Forecast evaluation metrics
Forecast evaluation metrics are measures of the accuracy, bias, variability, and explanatory power of model predictions. They are essential in environmental forecasting models, where precise numerical prediction of hydrogen production, system efficiency, or energy use is required. These metrics provide a standardized way to assess how well a model captures observed patterns and whether it tends to systematically over- or under-predict outcomes. For instance, error-based metrics, such as the Mean Squared Error (MSE) and Mean Absolute Error (MAE), quantify the deviation between observed and predicted values, while correlation-based measures, such as the coefficient of determination (\(R^2\)), evaluate the explanatory power. A summary of commonly used evaluation metrics and their mathematical formulations is presented in Table 3.
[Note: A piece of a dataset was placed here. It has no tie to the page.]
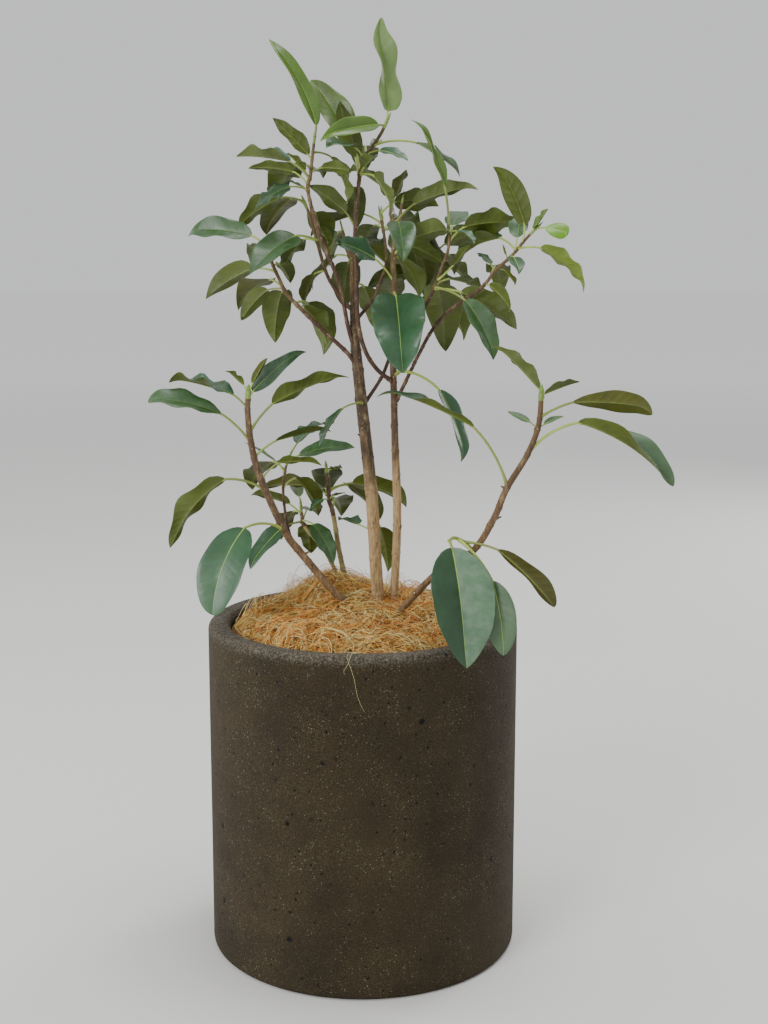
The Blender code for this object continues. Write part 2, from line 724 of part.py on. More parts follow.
def branch(one, room):
    """Works out the paths of a limb and its side twigs, takes their room, and lists its leaves."""
    bare, leafy, bare_radii, leafy_radii = split_limb(one)
    if bare is not None:
        room.add_limb(bare, bare_radii, one.mass)
    room.add_limb(leafy, leafy_radii, one.mass)
    chance = random.Random(one.mass + str(SEED))
    rows = [(leaf, point_at(leafy, leaf.at)) for leaf in one.leaves]
    twigs, rule = [], []
    for side in one.sides:
        path = side_twig(point_at(leafy, side.at), side.heading, side.rise, side.length)
        radii = np.linspace(leafy_radii[-1], STALK_RADIUS, len(path))
        room.add_limb(path, radii, one.mass)
        twigs.append((path, radii))
        rule += [(leaf, point_at(path, leaf.at)) for leaf in rule_leaves(side.leaves, chance)]
    rear = rule_leaves(one.rear, chance, heading=90, spread=REAR_SPREAD)
    rule += [(leaf, point_at(leafy, leaf.at)) for leaf in rear]
    return Branch(one, bare, bare_radii, leafy, leafy_radii, twigs, rows, rule)


def settle_leaves(branches, room):
    """Settled leaves of each mass: every mass's own rows come before any leaf of the rule."""
    settled = {grown.limb.mass: [] for grown in branches}
    for kind in ("rows", "rule"):
        for grown in branches:
            for leaf, root in getattr(grown, kind):
                found = room.settle(leaf, root, grown.leafy[0], grown.limb.mass)
                if found:
                    settled[grown.limb.mass].append((found, root))
    return settled


def sides_of(one):
    """The bevel resolution of a limb: a stem that stands in the soil is the rounder."""
    return STEM_SIDES if one.flare else TWIG_SIDES


def grow(grown, leaves, bark, leafy_finish, cutters):
    """The bare limb and the foliage mass of one stem or bough."""
    one = grown.limb
    clear = [cutters[one.parent]] if one.parent else []
    if grown.bare is not None:
        made = tube(one.name, grown.bare, grown.bare_radii, sides_of(one))
        made.data.materials.append(bark)
        cut_clear(made, clear)
    stem = tube(one.mass, grown.leafy, grown.leafy_radii, TWIG_SIDES)
    pieces = [tube(one.mass + " side", path, radii, TWIG_SIDES) for path, radii in grown.twigs]
    pieces += [leaf_solid(one.mass + " leaf", leaf, root) for leaf, root in leaves]
    fuse(stem, pieces)
    if grown.bare is None:
        cut_clear(stem, clear)
    stem.data.materials.clear()
    stem.data.materials.append(leafy_finish)


def arc(centre, radius, first, last):
    """Points of a quarter round in the profile's plane."""
    steps = [first + (last - first) * k / ARC_STEPS for k in range(ARC_STEPS + 1)]
    return [
        (centre[0] + radius * math.cos(math.radians(a)), centre[1] + radius * math.sin(math.radians(a)))
        for a in steps
    ]


def turned(name, profile, finish):
    """A solid of revolution: the open profile runs from the axis back to the axis."""

    def build(grid):
        verts = [grid.verts.new((x, 0, z)) for x, z in profile]
        for one, two in zip(verts, verts[1:]):
            grid.edges.new((one, two))

    made = new_object(name, mesh_from(name, build), finish)
    screw = made.modifiers.new("Turn", "SCREW")
    screw.steps = POT_STEPS
    screw.render_steps = POT_STEPS
    screw.use_merge_vertices = True
    screw.merge_threshold = 1e-5
    apply_modifiers(made)
    made.data.shade_smooth()
    made.data.set_sharp_from_angle(angle=math.radians(SHARP_ANGLE))
    return made


def pot(finish):
    """The round planter: flat underside, straight wall, rounded lip and a deep well."""
    inner = POT_RADIUS - POT_WALL
    profile = [(0, POT_FLOOR), (inner, POT_FLOOR)]
    profile += arc((inner + LIP_ROUND, POT_HEIGHT - LIP_ROUND), LIP_ROUND, 180, 90)
    profile += arc((POT_RADIUS - LIP_ROUND, POT_HEIGHT - LIP_ROUND), LIP_ROUND, 90, 0)
    profile += arc((POT_RADIUS - FOOT_ROUND, FOOT_ROUND), FOOT_ROUND, 0, -90)
    profile.append((0, 0))
    return turned("pot", profile, finish)


def soil(finish):
    """The potting mix under the mulch."""
    radius = POT_RADIUS - POT_WALL - GAP
    profile = [(0, SOIL_TOP), (radius, SOIL_TOP), (radius, POT_FLOOR + GAP), (0, POT_FLOOR + GAP)]
    return turned("soil", profile, finish)


def coir_height(x, y):
    """Height of the mulch: crowned in the middle, with a tuft pulled up behind the stems."""
    rim = POT_RADIUS - POT_WALL
    crown = COIR_CROWN * (1 - (x * x + y * y) / rim**2)
    near = (x - TUFT_AT[0]) ** 2 + (y - TUFT_AT[1]) ** 2
    return COIR_EDGE + crown + TUFT_RISE * math.exp(-near / (2 * TUFT_SPREAD**2))


def coir(finish, cutters):
    """The mound of coconut fibre, with a socket round each stem that stands in it."""
    edge = POT_RADIUS - POT_WALL - GAP
    bottom = SOIL_TOP + GAP

    def ring(grid, radius, height=None):
        corners = []
        for k in range(COIR_SECTORS):
            angle = 2 * math.pi * k / COIR_SECTORS
            x, y = radius * math.cos(angle), radius * math.sin(angle)
            corners.append(grid.verts.new((x, y, coir_height(x, y) if height is None else height)))
        return corners

    def build(grid):
        rings = [ring(grid, radius) for radius in COIR_RINGS]
        rings += [ring(grid, edge), ring(grid, edge, bottom)]
        for inside, outside in zip(rings, rings[1:]):
            for k in range(COIR_SECTORS):
                j = (k + 1) % COIR_SECTORS
                grid.faces.new((inside[k], outside[k], outside[j], inside[j]))
        middle = grid.verts.new((0, 0, coir_height(0, 0)))
        for k in range(COIR_SECTORS):
            grid.faces.new((middle, rings[0][k], rings[0][(k + 1) % COIR_SECTORS]))
        grid.faces.new(rings[-1])

    made = new_object("coir_mulch", mesh_from("coir_mulch", build), finish)
    cut_clear(made, cutters)
    return made


def clear_the_scene():
    for old in list(bpy.data.objects):
        bpy.data.objects.remove(old)
    home = bpy.data.collections.new("Potted fig")
    bpy.context.scene.collection.children.link(home)


def main():
    clear_the_scene()
    clay = material("Charcoal fibre clay", (0.06, 0.052, 0.045), 0.85)
    fibre = material("Coconut fibre", (0.42, 0.24, 0.1), 0.95)
    mix = material("Potting mix", (0.05, 0.035, 0.025), 0.95)
    bark = material("Bark", (0.2, 0.13, 0.09), 0.8)
    leaf_green = material("Leaf", (0.05, 0.12, 0.05), 0.4)

    room = Room()
    branches = [branch(one, room) for one in PLANT]
    leaves = settle_leaves(branches, room)
    parents = {one.parent for one in PLANT if one.parent}
    cutters = {}
    for grown in branches:
        one = grown.limb
        if one.flare or one.name in parents:
            cutters[one.name] = tube(
                one.name + " cutter", grown.bare, grown.bare_radii + GAP, sides_of(one)
            )

    pot(clay)
    soil(mix)
    coir(fibre, [cutters[one.name] for one in PLANT if one.flare])
    for grown in branches:
        grow(grown, leaves[grown.limb.mass], bark, leaf_green, cutters)
    for cutter in cutters.values():
        bpy.data.objects.remove(cutter)


main()
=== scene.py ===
"""The looks of a young Port Jackson fig in a tall round planter, dressed over its solids.

Lengths are written in millimetres and turned to metres by MM. The origin is the middle of the
pot's flat underside, +X is to the viewer's right, -Y is towards the viewer and +Z is up.
Angles are in degrees. A heading is measured from +X, so 90 points away from the viewer.
"""

import json
import math
import random
from collections import namedtuple

import bpy
import numpy as np
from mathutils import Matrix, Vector

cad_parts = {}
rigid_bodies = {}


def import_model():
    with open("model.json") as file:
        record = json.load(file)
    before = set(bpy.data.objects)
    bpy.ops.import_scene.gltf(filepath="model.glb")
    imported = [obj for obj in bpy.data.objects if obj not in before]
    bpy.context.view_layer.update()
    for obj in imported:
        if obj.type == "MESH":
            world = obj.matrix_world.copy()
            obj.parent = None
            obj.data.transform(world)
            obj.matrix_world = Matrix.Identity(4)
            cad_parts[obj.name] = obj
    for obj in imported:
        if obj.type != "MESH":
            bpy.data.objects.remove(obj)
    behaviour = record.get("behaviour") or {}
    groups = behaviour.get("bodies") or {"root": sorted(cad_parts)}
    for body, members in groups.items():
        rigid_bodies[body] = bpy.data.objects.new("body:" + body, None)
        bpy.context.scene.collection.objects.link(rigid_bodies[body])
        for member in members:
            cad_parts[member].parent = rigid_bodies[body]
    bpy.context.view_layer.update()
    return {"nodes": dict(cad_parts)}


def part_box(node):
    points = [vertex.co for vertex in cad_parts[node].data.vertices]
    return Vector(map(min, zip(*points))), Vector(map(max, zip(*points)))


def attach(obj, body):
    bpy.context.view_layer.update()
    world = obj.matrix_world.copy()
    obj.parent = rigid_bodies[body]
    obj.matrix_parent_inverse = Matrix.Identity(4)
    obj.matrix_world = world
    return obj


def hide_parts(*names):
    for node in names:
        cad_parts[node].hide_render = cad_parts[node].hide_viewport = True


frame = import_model()

MM = 0.001
SEED = 21

# Camera, fitted to the pot's rim, foot and sides
CAMERA_PLACE = (0.0198, -1.351, 0.638)
CAMERA_DROP = 9.56  # how far it looks down
CAMERA_LENS = 52.03
CAMERA_SENSOR = 36.0

# Planter, whose radius and height come from its node
POT_RADIUS = round(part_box("pot")[1].x / MM, 1)
POT_HEIGHT = round(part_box("pot")[1].z / MM, 1)
POT_WALL = 21.0
POT_FLOOR = 25.0
LIP_ROUND = 6.5
FOOT_ROUND = 5.0
POT_SECTORS = 440
POT_RING = 2.05  # spacing of the rings down the wall
WELL_RING = 30.0  # and down the hidden part of the well
LIP_STEPS = 9
FOOT_STEPS = 6
POT_MIDDLE = 60.0  # rings that close the flat underside and the well's floor
POT_AXIS = 0.5
CLAY_WANDER = 0.22  # how far the cast wall strays from true
CLAY_WAVES = range(2, 9)
CLAY_RISE = (0.005, 0.03)
PITS = 300
PIT_SIZES = (0.8, 1.8)
PIT_DEPTH = 0.75  # of a pit's radius
PIT_HEIGHTS = (8, 308)

# Coir mulch
COIR_EDGE = 301.0  # height of the mulch at the wall
COIR_CROWN = 18.0  # how far its middle stands above its edge
TUFT_AT = (-32.0, 46.0)  # a pulled-up tuft behind the stems
TUFT_RISE = 20.0
TUFT_SPREAD = 27.0
BED_RINGS = 60
BED_SECTORS = 260
BED_DROP = 5.0  # how far the mat lies below the strands
BED_RUMPLE = 0.7
BED_FOOT = 286.0
RUMPLES = np.random.default_rng(SEED).uniform(-0.42, 0.42, (14, 3))
FIBRE_STEP = 4.5
LOCKS = 560
LOCK_LENGTH = (22, 62)
LOCK_STRANDS = (6, 14)
LOCK_TURN = 2.0  # how far in radians a lock's heading strays from the middle's
LOCK_CURL = 2.6
LOCK_ARCH = 4.2
LOCK_CLIMB = (-2.0, 3.0)
LOCK_SPREAD = (1.2, 4.4)
LOOSE = 1500
LOOSE_SHAPE = ((30, 90), 2.6, (2, 11), (-2, 4), 0.5)  # length, curl, arch, climb and spread
ANY_TURN = 6.3  # a full turn in radians, near enough
STRAND_FANS = 2.2  # how much more a strand strays at its end than at its start
STRAND_SHAKE = (0.3, 1.4)
SHAKE_WAVES = (3, 9)
STRAND_LATE = 0.3  # share of its lock before which a strand starts
STRAND_SWELL = ((0, 0.15, 0.85, 1), (0.5, 1, 1, 0.4))  # shares of its length, and of its radius there
STRAND_SINK = 1.0  # how far the strands lie in the mulch, and the furthest that one dips
STRAND_DIP = -3.0
WALL_KEPT = (0.6, 7.0)  # distance that a strand keeps from the wall
STRAND_RADIUS = (0.14, 0.33)
FINE_RADIUS = (0.1, 0.22)
WALL_FADE = 14.0  # strands lie flatter this near the wall
WALL_OVERRUN = 3.0  # and end where they would run this far past their limit there
STRAND_SHARES = (0.36, 0.2, 0.3, 0.14)
TUFT_STRANDS = 700
TUFT_SHAPE = ((30, 80), 3.4, (1, 10), (-6, 15), 1.0)
TUFT_START = 0.5  # of the tuft's spread
TUFT_SHARES = (0.36, 0.34, 0.22, 0.08)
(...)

Feature selection evaluation metrics
The performance of feature selection is evaluated by the degree to which the selected subset of features reduces the dimensionality of the input data while preserving or enhancing the predictive accuracy of the model. This is particularly important in environmental applications, where the input variables (such as climate parameters, energy measures, and geographic attributes) are often high-dimensional, leading to challenges such as multicollinearity, noisy patterns, and potential overfitting. Evaluation metrics are therefore necessary to quantify both the quality of the selected features and the consistency of the selection process across multiple runs. Table 4 summarizes the most common metrics used for assessing feature selection performance and their corresponding mathematical formulations.
All these metrics together enable a fine-grained analysis of how each optimizer performs under different conditions, allowing for statistical comparison (e.g., ANOVA, Wilcoxon tests). Capturing predictive, structural, and computational aspects of model quality jointly ensures that the identified optimization strategies are not only practical but also scalable and interpretable in environmental science applications.